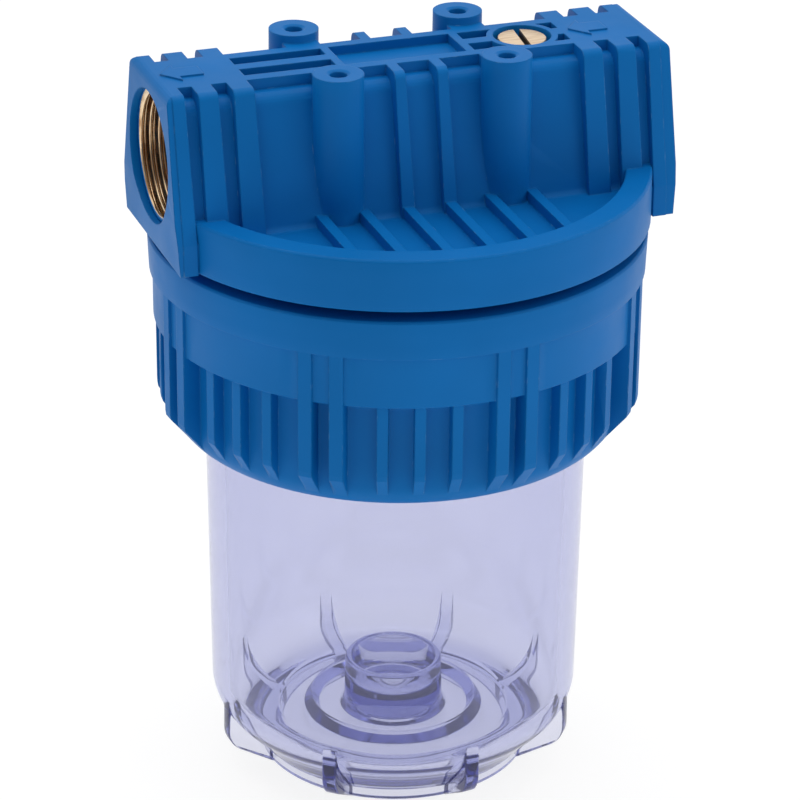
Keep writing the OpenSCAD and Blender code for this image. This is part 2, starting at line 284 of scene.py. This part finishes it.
def clear_plastic():
    """Clear plastic with a violet tint in its depth, a faint veil and small scuffs."""
    s = Shader("clear_plastic", Base_Color=(1, 1, 1, 1), IOR=1.57, Transmission_Weight=1.0)
    s.use("Normal", s.bump(s.noise(30, 1), 0.05, 0.5))
    s.use("Roughness", s.remap(s.noise(700, 6), 0.66, 0.74, 0.0, 0.25))
    tint = s.node("ShaderNodeVolumeAbsorption", {"Color": (0.0, 0.07, 0.66, 1), "Density": 46.0})
    s.tree.links.new(tint.outputs[0], s.out.inputs["Volume"])
    haze = s.node("ShaderNodeBsdfTranslucent", {"Color": (0.56, 0.56, 0.95, 1)})
    veil = s.node("ShaderNodeMixShader", {0: 0.06, 1: s.base.outputs[0], 2: haze.outputs[0]})
    s.tree.links.new(veil.outputs[0], s.out.inputs["Surface"])
    return s.material


def brass(name, colour, dark_reflection, rough, along, paint_over):
    """Brass with painted dark reflection bands in its colour and a fine grain bump, both stretched by
    along.

    The last argument is (axis, where it starts, where it is full, colour), in millimetres from the
    origin: across that band the colour is painted over the brass, which is then not metal.
    """
    s = Shader(name)
    axis, start, full, paint_over_colour = paint_over
    # painted reflection: stretched noise bands that mix the brass towards a dark tone
    painted_reflection_bands = s.remap(s.noise(140, 4, along), 0.42, 0.62, 0, 1)
    # paints the given colour over the brass across the band, without metal
    place = s.node("ShaderNodeSeparateXYZ", {0: s.place}).outputs[axis]
    across = s.node("ShaderNodeMath", {0: place}, operation="ABSOLUTE").outputs[0]
    painted_over = s.remap(across, start * MM, full * MM, 0, 1)
    s.use("Base Color", s.mix(painted_over, s.mix(painted_reflection_bands, colour, dark_reflection), paint_over_colour))
    s.use("Metallic", s.remap(painted_over, 0, 1, 1, 0))
    s.use("Roughness", s.remap(s.noise(500, 3), 0.3, 0.7, rough, rough + 0.12))
    s.use("Normal", s.bump(s.noise(1500, 2, along), 0.01, 0.5))
    return s.material


def rubber():
    s = Shader("black_rubber", Base_Color=(0.012, 0.012, 0.013, 1), Roughness=0.55)
    s.use("Normal", s.bump(s.noise(1800, 3), 0.02, 0.5))
    return s.material


# ---- pieces ----

def bowl_outline():
    """Section of the bowl: inside first, then over the mouth and down the outside."""
    lip = 0.86
    stub = ([(0, 16.3), (2.6, 16.4), (4.8, 16.65), (7.2, 17.35), (8.6, 18.2), (9.4, 19.3), (9.8, 20.4)]
            + arc(12.65 - lip, 24.04, lip, lip, 180, 0, 10)
            + [(12.9, 14.2)] + arc(14.3, 12.1, 1.3, 0.75, 180, 240, 4) + [(14.0, 11.1), (14.4, 11)])
    seat_ridge = [(19.2, 11), (19.6, 11.15), (21.3, 13.7), (21.6, 13.9), (21.9, 13.7), (23.5, 11.15),
                  (23.9, 11)]
    floor_step = [(29.8, 11), (30.1, 11.1), (30.5, 11.7), (30.8, 11.8)]
    inner_wall = arc(35, 23, 8.5, 11.2, -90, 0, 16) + [(43.9, 117.3)]
    mouth = arc(44.5, 117.4, 0.6, 0.6, 180, 90, 4) + arc(46.1, 117.4, 0.6, 0.6, 90, 0, 4)
    collar = ([(46.7, 109.9), (47.1, 109.5)] + arc(53.3, 109, 0.5, 0.5, 90, 0, 4)
              + arc(53.3, 99.8, 0.5, 0.5, 0, -90, 4) + [(49.1, 99.3), (48.9, 99.0)])
    outer_wall = arc(34.9, 21.6, 13, 13, 0, -45, 12)
    foot_ring = ([(36.1, 3.7), (35.75, 3.1), (35.6, 1)] + arc(34.6, 1, 1, 1, 0, -90, 5)
                 + arc(32.2, 0.6, 0.6, 0.6, -90, -180, 4))
    underside = ([(31.3, 5.4), (30.7, 6), (6.7, 6), (6.4, 6.3)] + arc(5.1, 8.7, 1, 1, 0, 90, 5)
                 + [(0, 9.7)])
    inside = stub + seat_ridge + floor_step + inner_wall
    return inside + mouth + collar + outer_wall + foot_ring + underside


def fin_outline():
    """Side view of a fin: foot, rounded outer corner, and the edge that is buried in the bowl."""
    return ([(34, 5), (34, 0.3), (35.6, 0.3)] + arc(41, 11.9, 7, 7, -59, 0, 8)
            + [(47.92, 20.8), (45.6, 20.8), (44.9, 17), (42.6, 13), (40, 10.4), (36, 7)])


def make_bowl():
    """The turned bowl with its eight fins joined on."""
    count, first, width, edge = 8, -84.5, 3.8, 0.45
    fins = [prism(fin_outline(), width, first + 360 / count * i, edge) for i in range(count)]
    return combine(revolve(bowl_outline(), 256), fins)


def insert_outline(angle):
    """Section of a port insert with a one inch pipe thread, from its outer face inwards."""
    pitch, crest, root, steps, edge = 2.309, 15.15, 16.62, 84, 0.25
    mouth_r, back_r, back_slope = 15.5, 15.9, 1.2
    inner = []
    for i in range(steps + 1):
        z = INSERT_LENGTH * i / steps
        ramp = ridge_height(z, angle, pitch, 0.12, 0.76)
        groove = ramp * ramp * (3 - 2 * ramp) * 0.5 + ramp * 0.5
        mouth = mouth_r - z
        back = back_r - (INSERT_LENGTH - z) * back_slope
        inner.append((min(root, max(crest + (root - crest) * groove, mouth, back)), z))
    return inner + [(INSERT_R - edge, INSERT_LENGTH), (INSERT_R, INSERT_LENGTH - edge),
                    (INSERT_R, edge), (INSERT_R - edge, 0)]


def make_insert(side):
    """side is 1 for the inlet at +X and -1 for the outlet. Both keep a right-hand thread."""
    insert = revolve(insert_outline, 144, 50)
    turn = Matrix.Rotation(math.radians(-90 * side), 4, "Y")
    outer = Vector((side * INSERT_FACE_X, 0, PORT_Z)) * MM
    insert.data.transform(Matrix.Translation(outer) @ turn)
    return insert


def make_vent_screw():
    """The slotted vent screw: threaded shank, neck for the O-ring and flat head."""
    crest, root, pitch, steps = 4.0, 3.35, 1.25, 60
    tip_z, tip_r, tip_edge = 181.5, 2.7, 0.9
    neck_r, neck_z, neck_edge = 3.9, VENT_FLOOR_Z + 2, 0.4
    head_r, under_edge, top_edge = 6.1, 0.2, 0.35
    slot_width, slot_depth, slot_turn, past = 1.6, 2, 83, 1
    thread_z, thread_gap, run_in = tip_z + tip_edge, 0.6, 0.8

    def section(angle):
        shank = []
        for i in range(steps + 1):
            z = thread_z + (VENT_FLOOR_Z - thread_gap - thread_z) * i / steps
            ridge = ridge_height(z, angle, pitch, 0.1, 0.75)
            fade = min(1, (z - thread_z) / run_in)
            shank.append((root + (crest - root) * ridge * fade, z))
        return ([(0, tip_z), (tip_r, tip_z)] + shank
                + [(root, VENT_FLOOR_Z), (neck_r, VENT_FLOOR_Z + neck_edge), (neck_r, neck_z)]
                + [(head_r - under_edge, neck_z), (head_r, neck_z + under_edge)]
                + arc(head_r - top_edge, VENT_FACE_Z - top_edge, top_edge, top_edge, 0, 90, 4)
                + [(0, VENT_FACE_Z)])

    half = head_r + past
    low, high = VENT_FACE_Z - slot_depth, VENT_FACE_Z + past
    slot = prism([(-half, low), (half, low), (half, high), (-half, high)], slot_width, slot_turn)
    screw = combine(revolve(section, 96, 40), [slot], "DIFFERENCE")
    return move(screw, VENT_X)


def make_ring(ring_r, r, z, steps, flash=0.0):
    """An O-ring. flash is the height of the mould line round its inside and outside."""
    flash_width, points = 0.06, 48
    section = []
    for i in range(points):
        a = TURN * i / points
        bulge = r + flash * math.exp(-(math.sin(a) / flash_width) ** 2)
        section.append((ring_r + bulge * math.cos(a), z + r * math.sin(a)))
    return revolve(section, steps, 60)


def soften(node, width):
    """Rounds the sharp edges of a CAD node."""
    node.modifiers.new("weld", "WELD").merge_threshold = 0.02 * MM
    bevel = node.modifiers.new("edges", "BEVEL")
    bevel.width = width * MM
    bevel.segments = 2
    bevel.limit_method = "ANGLE"
    bevel.angle_limit = math.radians(34)
    bevel.use_clamp_overlap = True


blue = blue_plastic()
clear = clear_plastic()
# painted reflection: the port inserts' outer faces are painted plain blue for the blue plastic they
# reflect
# the second colour of each brass is the dark tone of its painted reflection bands
port_brass = brass("port_brass", (0.86, 0.66, 0.43, 1), (0.50, 0.30, 0.16, 1), 0.14, (6, 1, 1),
                   ("X", INSERT_FACE_X - 0.1, INSERT_FACE_X - 0.05, BLUE))
# below its top face, its slot included, the vent screw is nearly black and not metal
vent_brass = brass("vent_brass", (0.88, 0.70, 0.50, 1), (0.74, 0.54, 0.36, 1), 0.3, (1, 8, 1),
                   ("Z", VENT_FACE_Z - 0.2, VENT_FACE_Z - 0.7, (0.03, 0.02, 0.015, 1)))
black = rubber()

for node in ("head", "ring_nut"):
    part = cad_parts[node]
    part.data.materials.clear()
    part.data.materials.append(blue)
    soften(part, 0.35)

finish_piece(make_bowl(), "bowl_clear", "bowl", clear, "bowl")
for side, end in ((1, "inlet"), (-1, "outlet")):
    finish_piece(make_insert(side), end + "_thread_insert", "head", port_brass, end + "_insert")
finish_piece(make_vent_screw(), "vent_plug", "vent_screw", vent_brass, "vent_screw")
finish_piece(move(make_ring(5.2, 1.0, VENT_FLOOR_Z + 1, 96), VENT_X),
             "vent_o_ring", "vent_seal", black, "vent_seal")
finish_piece(make_ring(49, 1.75, 111.25, 192, 0.03),
             "bowl_o_ring", "bowl", black, "bowl_seal")
finish_piece(thread([(51.8, 2.1), (53.5, 1.1), (53.8, 0.7)], 116.5, 145),
             "head_thread", "head", blue)
finish_piece(thread([(54.5, 2.0), (52.7, 1.0), (52.5, 0.7)], 113.5, 142),
             "ring_thread", "ring_nut", blue)


# ---- camera, floor and light ----

def make_camera():
    """Looks at a point on the main axis from the front left, a little above, with a slight roll."""
    azimuth, elevation, roll = math.radians(-19.86), math.radians(25.15), math.radians(0.57)
    distance, target = 921.5 * MM, Vector((0, 0, 100 * MM))
    back = Vector((math.sin(azimuth) * math.cos(elevation),
                   -math.cos(azimuth) * math.cos(elevation), math.sin(elevation)))
    right = Vector((math.cos(azimuth), math.sin(azimuth), 0))
    up = back.cross(right)
    tilted_right = right * math.cos(roll) + up * math.sin(roll)
    tilted_up = up * math.cos(roll) - right * math.sin(roll)
    data = bpy.data.cameras.new("camera")
    data.sensor_width = 36
    data.lens = 162.0
    data.shift_x = 0.0052
    data.shift_y = -0.0096
    camera = add_object("camera", data)
    turn = Matrix((tilted_right, tilted_up, back)).transposed()
    camera.matrix_world = Matrix.Translation(target + back * distance) @ turn.to_4x4()
    bpy.context.scene.camera = camera


def make_floor():
    """A pale floor that glows like a light table, just under the foot ring."""
    mesh = bpy.data.meshes.new("floor")
    half, z = 8.0, -0.0005
    corners = [(-half, -half, z), (half, -half, z), (half, half, z), (-half, half, z)]
    mesh.from_pydata(corners, [], [(0, 1, 2, 3)])
    floor = add_object("floor", mesh)
    glow = Shader("floor", Base_Color=(0.2, 0.2, 0.2, 1), Roughness=0.8, Specular_IOR_Level=0.1,
                  Emission_Color=(1, 1, 1, 1), Emission_Strength=0.86)
    floor.data.materials.append(glow.material)


def area(name, at, to, size, watts):
    """A soft lamp at one place that faces another."""
    data = bpy.data.lights.new(name, "AREA")
    data.shape = "RECTANGLE"
    data.size, data.size_y = size
    data.energy = watts
    lamp = add_object(name, data)
    lamp.location = at
    lamp.rotation_mode = "QUATERNION"
    lamp.rotation_quaternion = (Vector(at) - Vector(to)).to_track_quat("Z", "Y")


def make_world():
    """White at the back and on the right, and darker towards the front left."""
    world = bpy.data.worlds.new("studio")
    world.use_nodes = True
    nodes, links = world.node_tree.nodes, world.node_tree.links
    side = nodes.new("ShaderNodeVectorMath")
    side.operation = "DOT_PRODUCT"
    side.inputs[1].default_value = (0.6, 0.8, 0)
    links.new(nodes.new("ShaderNodeTexCoord").outputs["Generated"], side.inputs[0])
    fall = nodes.new("ShaderNodeMapRange")
    fall.interpolation_type = "SMOOTHSTEP"
    for key, value in (("From Min", -0.7), ("From Max", 0.05), ("To Min", 0.33), ("To Max", 0.86)):
        fall.inputs[key].default_value = value
    links.new(side.outputs["Value"], fall.inputs["Value"])
    background = nodes["Background"]
    background.inputs["Color"].default_value = (1, 1, 1, 1)
    links.new(fall.outputs["Result"], background.inputs["Strength"])
    bpy.context.scene.world = world


make_camera()
make_floor()
make_world()
bpy.context.scene.view_settings.view_transform = "Standard"
area("top", (-0.05, 0.1, 0.95), (0, 0, 0.15), (0.8, 0.6), 2.4)
area("right", (0.75, -0.65, 0.75), (0, 0, 0.12), (0.35, 0.5), 0.6)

**Exercise requirements:** Starting at the line that contains "part = cad_parts[node]", repeat each line exactly, and stop after the line that contains "# ---- camera, floor".

**Exercise answer:**
    part = cad_parts[node]
    part.data.materials.clear()
    part.data.materials.append(blue)
    soften(part, 0.35)

finish_piece(make_bowl(), "bowl_clear", "bowl", clear, "bowl")
for side, end in ((1, "inlet"), (-1, "outlet")):
    finish_piece(make_insert(side), end + "_thread_insert", "head", port_brass, end + "_insert")
finish_piece(make_vent_screw(), "vent_plug", "vent_screw", vent_brass, "vent_screw")
finish_piece(move(make_ring(5.2, 1.0, VENT_FLOOR_Z + 1, 96), VENT_X),
             "vent_o_ring", "vent_seal", black, "vent_seal")
finish_piece(make_ring(49, 1.75, 111.25, 192, 0.03),
             "bowl_o_ring", "bowl", black, "bowl_seal")
finish_piece(thread([(51.8, 2.1), (53.5, 1.1), (53.8, 0.7)], 116.5, 145),
             "head_thread", "head", blue)
finish_piece(thread([(54.5, 2.0), (52.7, 1.0), (52.5, 0.7)], 113.5, 142),
             "ring_thread", "ring_nut", blue)


# ---- camera, floor and light ----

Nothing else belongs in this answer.